El primer presidente fue el general Omar Actis, del Ejército y enfrentado con Carlos Lacoste –un íntimo de Emilio Massera, de la Armada e integrante de la Junta-. Fue Lacoste quien finalmente terminó controlando el EAM 78 ante la sospechosa y nunca esclarecida muerte de Actis en 1976, en un hecho que se trató de atribuir oficialmente a la guerrilla pero sobre el que siempre sobrevoló la sombra de Massera. Eso favoreció el gasto millonario en el que se incluyó la remodelación total del edificio de ATC, con el declamado objetivo de garantizar la mejor calidad de transmisión, como también la terminación de los estadios de River, Vélez y Central y la realización de los de Córdoba, Mar del Plata y Mendoza.
Pero la corrupción de la Junta Militar no terminó allí. Aunque nunca se pudo demostrar, la goleada 6-0 a Perú en semifinales manchó la historia de los mundiales de la FIFA. Tras el triunfo de Brasil (3-1 a Polonia), Argentina necesitaba más de tres goles de diferencia para avanzar a la final, contra Holanda en el Monumental. Y en Rosario consiguió goles de sobra. Ninguno de los jugadores peruanos admitió coimas, aunque sí un hecho curioso: la intimidante aparición de Videla en el vestuario antes y después del partido. Un dato más: 15 días después de aquel partido, el gobierno le otorgó al país vecino una donación no reembolsable, algo también documentado en La Historia Paralela.

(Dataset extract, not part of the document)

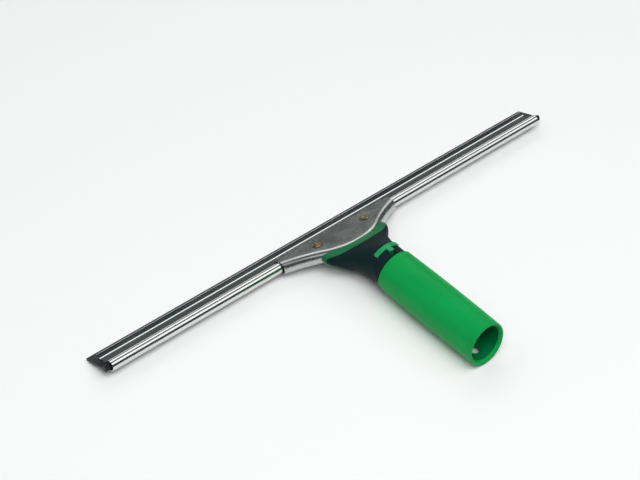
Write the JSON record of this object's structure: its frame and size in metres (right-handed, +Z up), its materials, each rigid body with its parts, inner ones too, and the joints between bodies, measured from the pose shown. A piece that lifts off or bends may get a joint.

Nadie podía negar que Argentina tenía un seleccionado capaz de salir campeón; muchos de sus jugadores, entre ellos Kempes, Bertoni, Fillol y Passarella, brillarían luego en todo el mundo. Pero también es clarísimo que ese Mundial le sirvió a la dictadura militar para que durante ese tiempo nadie hablara de otra cosa que no fuera de fútbol. Y se convirtió también en uno de los capítulos de la historia más oscura de Argentina. Esa que ni los gritos de esos goles hoy pueden acallar.